Tampaknya cukup untuk membongkar kenapa yang fasis teristimewa haknya di negeri ini sekarang. Kembali lagi membahas usulan dasar dari propaganda ini bahwa kawan-kawan polisi seharusnya berpiknik: ke Pulau Buru!
Soekarno pernah bilang, “jangan sekali-kali meninggalkan sejarah”. Piknik ke Pulau Buru nantinya bisa jadi piknik ke laboratorium sejarah bagi kawan-kawan polisi. Kalau bingung mencari pemandu study tour, kalian bisa mengajak Hersri Setiawan sekaligus Rahung Nasution yang lebih paham sejarah. Diburu di Pulau Buru dan Dalih Pembunuhan Massal bisa menjadi buku panduan study tour kawan-kawan polisi. (Oh ya maaf, berdasarkan saran di awal propaganda ini dituliskan bahwa kawan-kawan polisi tidak perlu membaca buku, nanti malah pikniknya jadi enggak asyik).
Hersri menceritakan dalam bukunya bahwa para tapol saat itu bekerja mati-matian membangun sawah dan ladang namun mereka tidak bisa menikmati hasil kerja kerasnya. Di bawah pengawasan ketat militer, mereka sehari-hari bertahan hanya dengan memakan singkong. Ada beberapa rekannya yang tewas akibat bunuh diri dan menderita penyakit. Memoar-memoar tertulisnya menjadi rekam sejarah yang bisa dipelajari generasi kekinian bahwa kejadian tidak manusiawi pernah menimpa segelintir anak bangsa ini. Bila kawan-kawan polisi ternyata memiliki hasrat kuat untuk membaca memoar-memoar tersebut, tak apalah membacanya sambil berpiknik tapi hati-hati lho nanti malah jadi pemikir tragedi.
Mampir juga ke Desa Savanajaya yang menjadi lumbung padi di sana. Itulah bukti nyata kerja keras para tapol yang dituduh komunis. Sungguh hasil kerja keras mereka begitu berguna bagi sesama manusia dibanding kerja ormas fasis yang sukanya mengumpat orang lain sebagai “komunis”.

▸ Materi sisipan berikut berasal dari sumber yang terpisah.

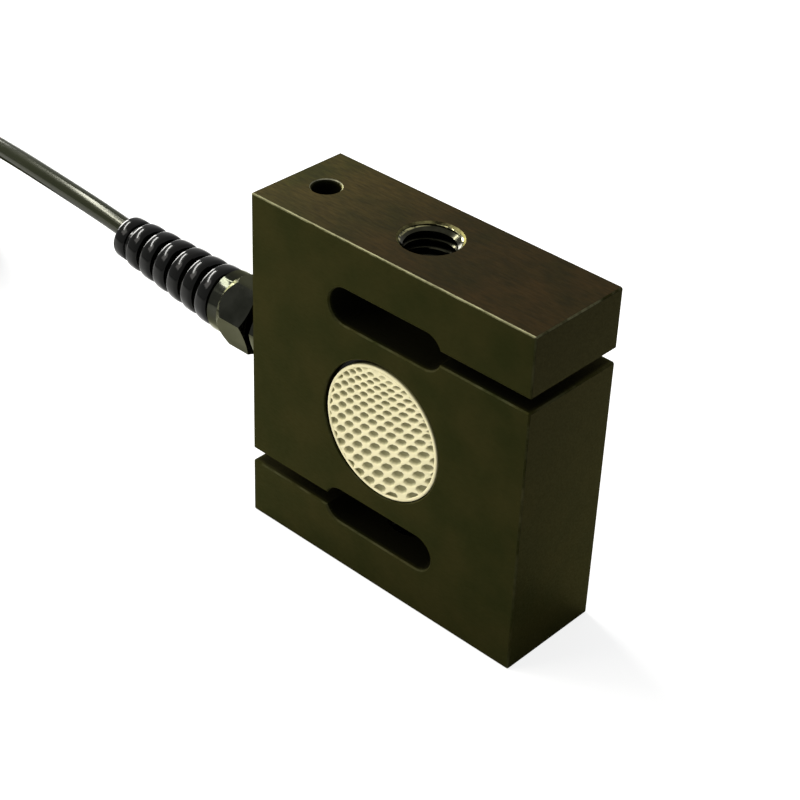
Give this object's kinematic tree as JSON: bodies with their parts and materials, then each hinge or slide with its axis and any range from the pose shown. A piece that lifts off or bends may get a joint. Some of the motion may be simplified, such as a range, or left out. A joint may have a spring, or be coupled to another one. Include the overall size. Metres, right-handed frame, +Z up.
{
  "type": "compression load cell",
  "caption": "S-beam load cell for tension and compression: a blackened steel block with sawn slots, pitted round covers, central threads, and a gland with a ribbed relief and cable.",
  "frame": {"origin": "centre of the block's bottom face, which it stands on; the block is measured without the gland and cable", "axes": "+Z up along the load axis, X across the wide face with the cable leaving at -X, and -Y the face with the front cover"},
  "size_m": [0.2975, 0.049, 0.075],
  "materials": {
    "blackened_steel": "milled and ground alloy steel, blackened, low sheen",
    "cover_cream": "cream, satin, pressed with slanting rows of pits",
    "gauge_foil": "amber film with fine metal grids",
    "board_green": "green solder mask with tinned pads",
    "resistor_blue": "lacquered",
    "fine_copper": "tinned copper",
    "core_red": "smooth insulation",
    "core_green": "smooth insulation",
    "core_white": "smooth insulation",
    "core_black": "smooth insulation",
    "potting_resin": "cast resin",
    "washer_rubber": "plain black",
    "gland_nickel": "bright nickel plating",
    "claw_nylon": "moulded",
    "relief_rubber": "glossy black",
    "cable_jacket": "smooth dark jacket with a soft gloss",
    "tie_nylon": "flat woven-look band",
    "sleeve_black": "shrunk sleeve"
  },
  "bodies": {
    "root": {"spring_element": "blackened_steel", "front_cover": "cover_cream", "rear_cover": "cover_cream", "front_shear_gauge": "gauge_foil", "rear_shear_gauge": "gauge_foil", "terminal_board": "board_green", "span_resistor": "resistor_blue", "zero_resistor": "resistor_blue", "front_gauge_lead_low": "fine_copper", "front_gauge_lead_middle": "fine_copper", "front_gauge_lead_high": "fine_copper", "rear_gauge_lead_low": "fine_copper", "rear_gauge_lead_middle": "fine_copper", "rear_gauge_lead_high": "fine_copper", "lead_red": "core_red", "lead_green": "core_green", "lead_white": "core_white", "lead_black": "core_black", "front_potting": "potting_resin", "rear_potting": "potting_resin", "gland_washer": "washer_rubber", "gland_body": "gland_nickel", "gland_seal": "washer_rubber", "gland_claw": "claw_nylon", "gland_nut": "gland_nickel", "bend_relief": "relief_rubber", "cable_entry": "cable_jacket", "cable": "cable_jacket", "cable_hank": "cable_jacket", "cable_tail": "cable_jacket", "hank_tie": "tie_nylon", "end_sleeve": "sleeve_black", "tail_red": "core_red", "tail_green": "core_green", "tail_white": "core_white", "tail_black": "core_black", "tail_shield": "fine_copper"}
  },
  "joints": []
}
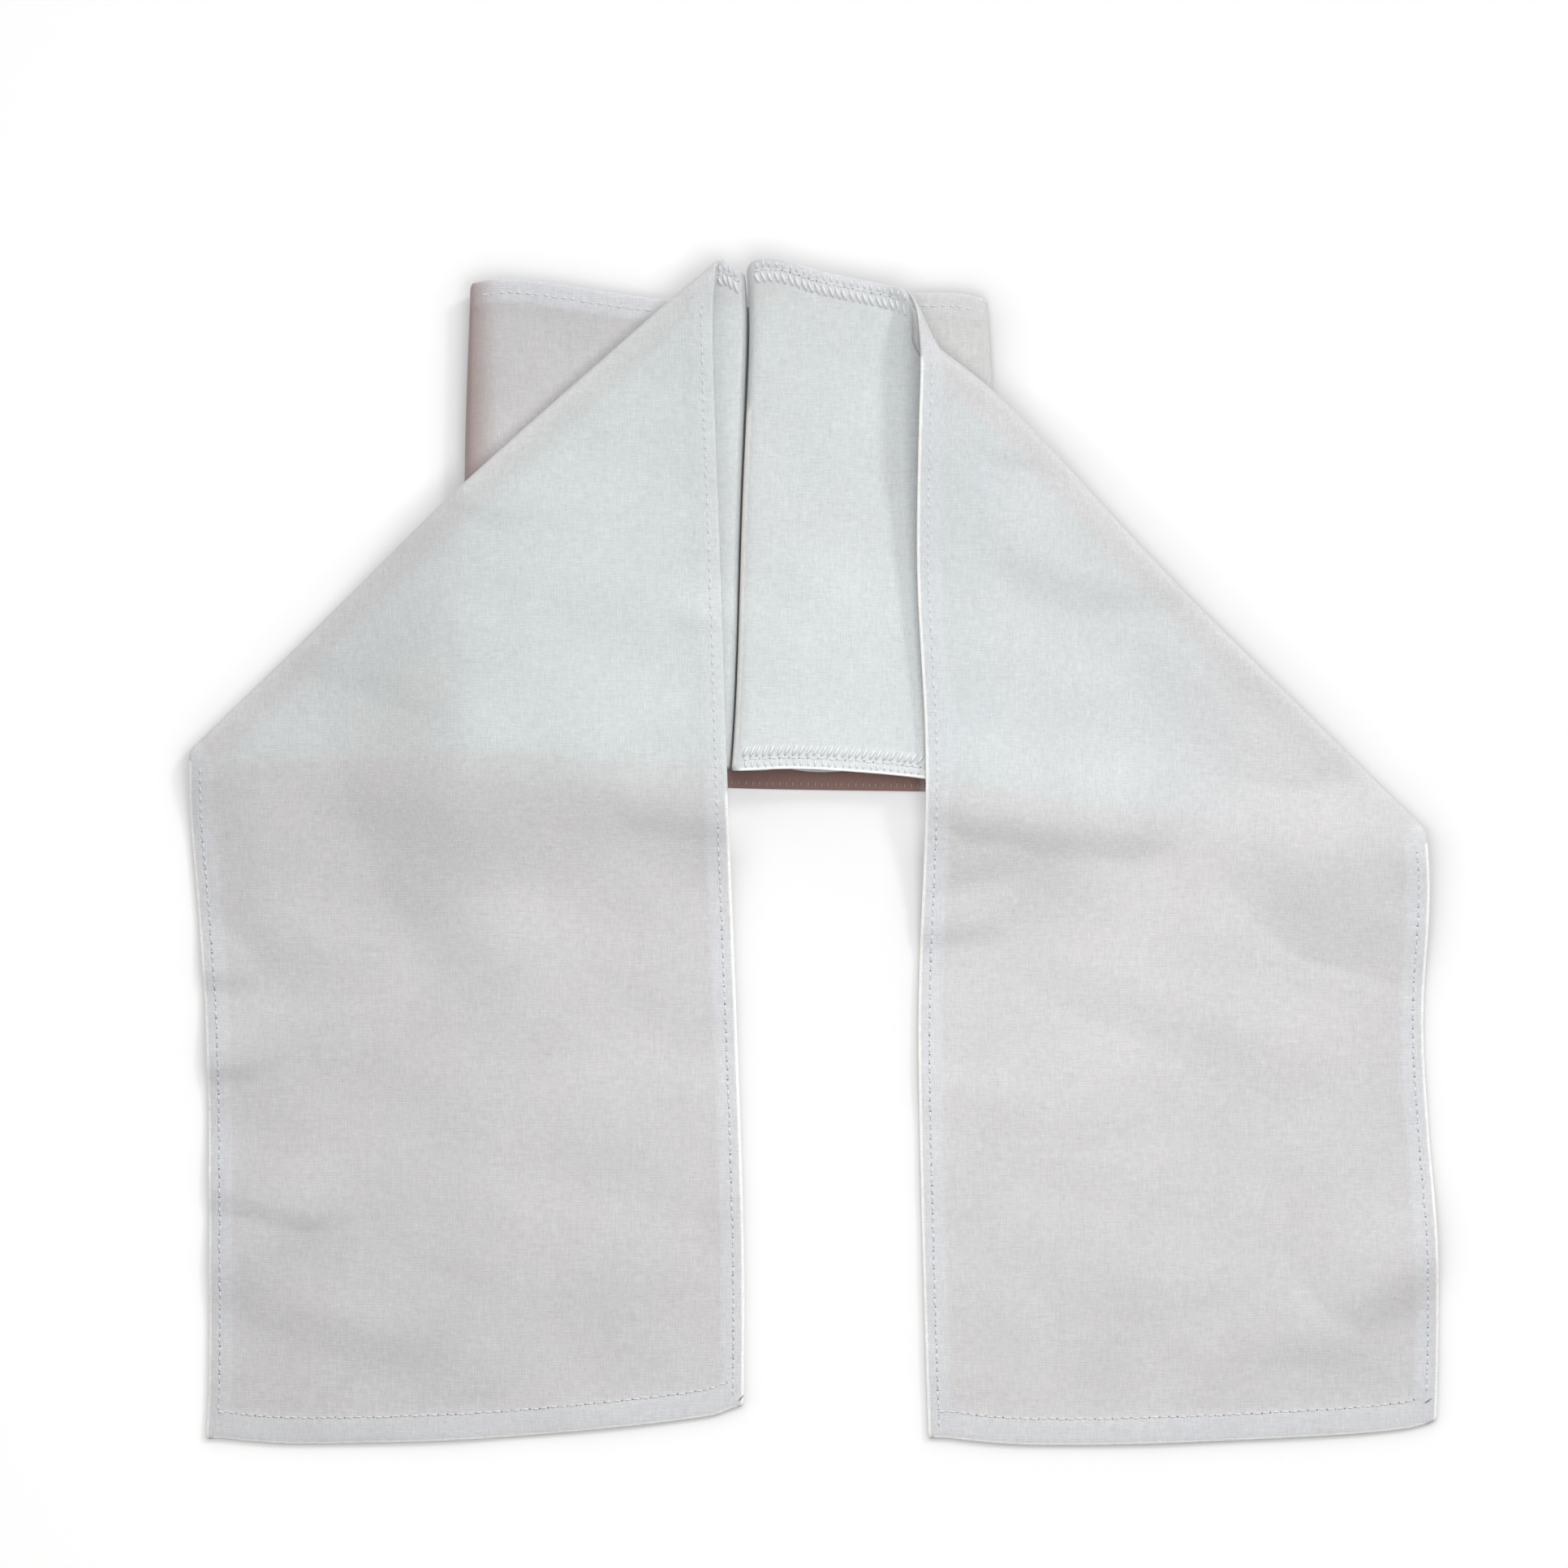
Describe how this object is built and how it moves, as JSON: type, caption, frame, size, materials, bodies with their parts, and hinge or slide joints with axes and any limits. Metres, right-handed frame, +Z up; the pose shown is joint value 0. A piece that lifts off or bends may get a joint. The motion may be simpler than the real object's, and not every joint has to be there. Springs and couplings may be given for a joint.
{
  "type": "baptismal stole",
  "caption": "Plain white hemmed cloth stole, folded flat with its fronts turned down along slanting folds.",
  "frame": {"origin": "on the surface that the folded stole lies on, under the middle of its box", "axes": "+X to the viewer's right across the two fronts, +Y from the end hems to the neck, +Z up"},
  "size_m": [0.3346, 0.3176, 0.0164],
  "materials": {
    "stole_cloth": "thin white plain-weave poly-cotton with a slight sheen, hemmed with white thread"
  },
  "bodies": {
    "root": {"neck_layers": "stole_cloth", "inner_band_left": "stole_cloth", "inner_band_right": "stole_cloth", "front_panel_left": "stole_cloth", "front_panel_right": "stole_cloth"}
  },
  "joints": []
}
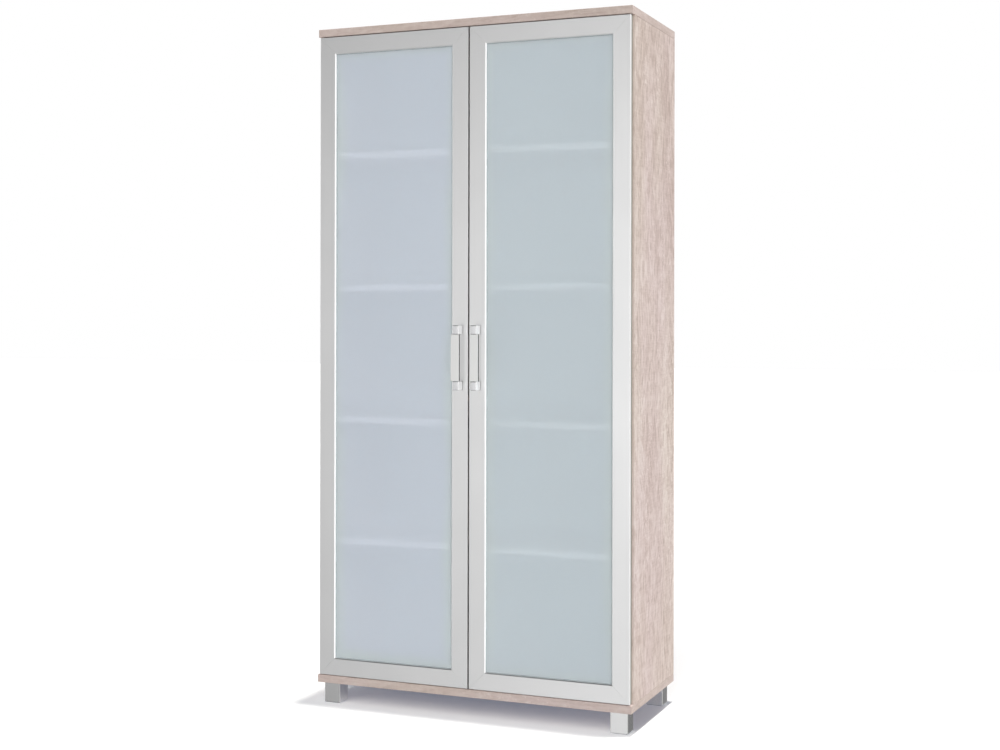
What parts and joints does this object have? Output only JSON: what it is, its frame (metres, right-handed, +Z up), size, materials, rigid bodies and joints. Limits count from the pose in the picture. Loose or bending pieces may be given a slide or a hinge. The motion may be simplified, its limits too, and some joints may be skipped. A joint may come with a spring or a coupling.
{
  "type": "glazed wall unit",
  "caption": "Tall cabinet with oak-pattern body, frosted glass doors in aluminium frames on concealed hinges, bow handles, shelves and square metal feet.",
  "frame": {"origin": "on the floor, under the middle of the whole footprint, handles included", "axes": "+Z up, the doors face -Y, +X to the right of someone facing the doors"},
  "size_m": [0.955, 0.441, 1.96],
  "materials": {
    "oak_laminate": "matt printed oak pattern, grain upright on the sides",
    "hardboard": "matt thin board",
    "satin_aluminium": "satin anodised",
    "frosted_glass": "frosted, grey-blue",
    "bright_metal": "bright plated",
    "matt_grip": "fine matt",
    "nickel_steel": "nickel plated"
  },
  "bodies": {
    "cabinet": {"top_board": "oak_laminate", "bottom_board": "oak_laminate", "side_panel_left": "oak_laminate", "side_panel_right": "oak_laminate", "back_panel": "hardboard", "shelf_1": "oak_laminate", "shelf_2": "oak_laminate", "shelf_3_fixed": "oak_laminate", "shelf_4": "oak_laminate", "shelf_1_support_front_left": "nickel_steel", "shelf_1_support_back_left": "nickel_steel", "shelf_1_support_front_right": "nickel_steel", "shelf_1_support_back_right": "nickel_steel", "shelf_2_support_front_left": "nickel_steel", "shelf_2_support_back_left": "nickel_steel", "shelf_2_support_front_right": "nickel_steel", "shelf_2_support_back_right": "nickel_steel", "shelf_4_support_front_left": "nickel_steel", "shelf_4_support_back_left": "nickel_steel", "shelf_4_support_front_right": "nickel_steel", "shelf_4_support_back_right": "nickel_steel", "foot_front_left": "satin_aluminium", "foot_front_right": "satin_aluminium", "foot_back_left": "satin_aluminium", "foot_back_right": "satin_aluminium", "left_top_hinge_arm": "nickel_steel", "left_middle_hinge_arm": "nickel_steel", "left_bottom_hinge_arm": "nickel_steel", "right_top_hinge_arm": "nickel_steel", "right_middle_hinge_arm": "nickel_steel", "right_bottom_hinge_arm": "nickel_steel"},
    "left_hinge_links": {"left_top_hinge_link": "nickel_steel", "left_middle_hinge_link": "nickel_steel", "left_bottom_hinge_link": "nickel_steel"},
    "left_door": {"left_door_hinge_stile": "satin_aluminium", "left_door_meeting_stile": "satin_aluminium", "left_door_top_rail": "satin_aluminium", "left_door_bottom_rail": "satin_aluminium", "left_door_glass": "frosted_glass", "left_handle_grip": "matt_grip", "left_handle_top_post": "bright_metal", "left_handle_bottom_post": "bright_metal", "left_top_hinge_cup": "nickel_steel", "left_middle_hinge_cup": "nickel_steel", "left_bottom_hinge_cup": "nickel_steel"},
    "right_hinge_links": {"right_top_hinge_link": "nickel_steel", "right_middle_hinge_link": "nickel_steel", "right_bottom_hinge_link": "nickel_steel"},
    "right_door": {"right_door_hinge_stile": "satin_aluminium", "right_door_meeting_stile": "satin_aluminium", "right_door_top_rail": "satin_aluminium", "right_door_bottom_rail": "satin_aluminium", "right_door_glass": "frosted_glass", "right_handle_grip": "matt_grip", "right_handle_top_post": "bright_metal", "right_handle_bottom_post": "bright_metal", "right_top_hinge_cup": "nickel_steel", "right_middle_hinge_cup": "nickel_steel", "right_bottom_hinge_cup": "nickel_steel"}
  },
  "joints": [
    {"name": "left_links_on_arms", "type": "hinge", "parent": "cabinet", "child": "left_hinge_links", "pos_m": [-0.4418, -0.177, 1.01], "axis": [0, 0, 1], "range_deg": [0, 28.5]},
    {"name": "left_door_on_links", "type": "hinge", "parent": "left_hinge_links", "child": "left_door", "pos_m": [-0.4615, -0.1735, 1.01], "axis": [0, 0, -1], "range_deg": [0, 123.5]},
    {"name": "right_links_on_arms", "type": "hinge", "parent": "cabinet", "child": "right_hinge_links", "pos_m": [0.4418, -0.177, 1.01], "axis": [0, 0, -1], "range_deg": [0, 28.5]},
    {"name": "right_door_on_links", "type": "hinge", "parent": "right_hinge_links", "child": "right_door", "pos_m": [0.4615, -0.1735, 1.01], "axis": [0, 0, 1], "range_deg": [0, 123.5]}
  ],
  "couplings": [
    {"joint": "left_links_on_arms", "follows": "left_door_on_links", "ratio": 0.23077},
    {"joint": "right_links_on_arms", "follows": "right_door_on_links", "ratio": 0.23077}
  ]
}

Jangan lupa di sana bikin party di tepi pantai dengan menu singkong sebagai camilannya. Putarlah lagu-lagu karya Homicide sebagai pengiring pesta. Nyanyikan bersama-sama dengan kompak dan keras lantunan lirik lagu Puritan.
“Fasis yang baik adalah fasis yang mati…
Fasis yang baik adalah fasis yang mati…
Fasis yang baik adalah fasis yang mati…
Tunggu di ujung jalan yang sama saat kalian mengancam kami!”
Seusai berpiknik dan mulai paham sejarah, kembalilah bekerja mengabdi pada nurani!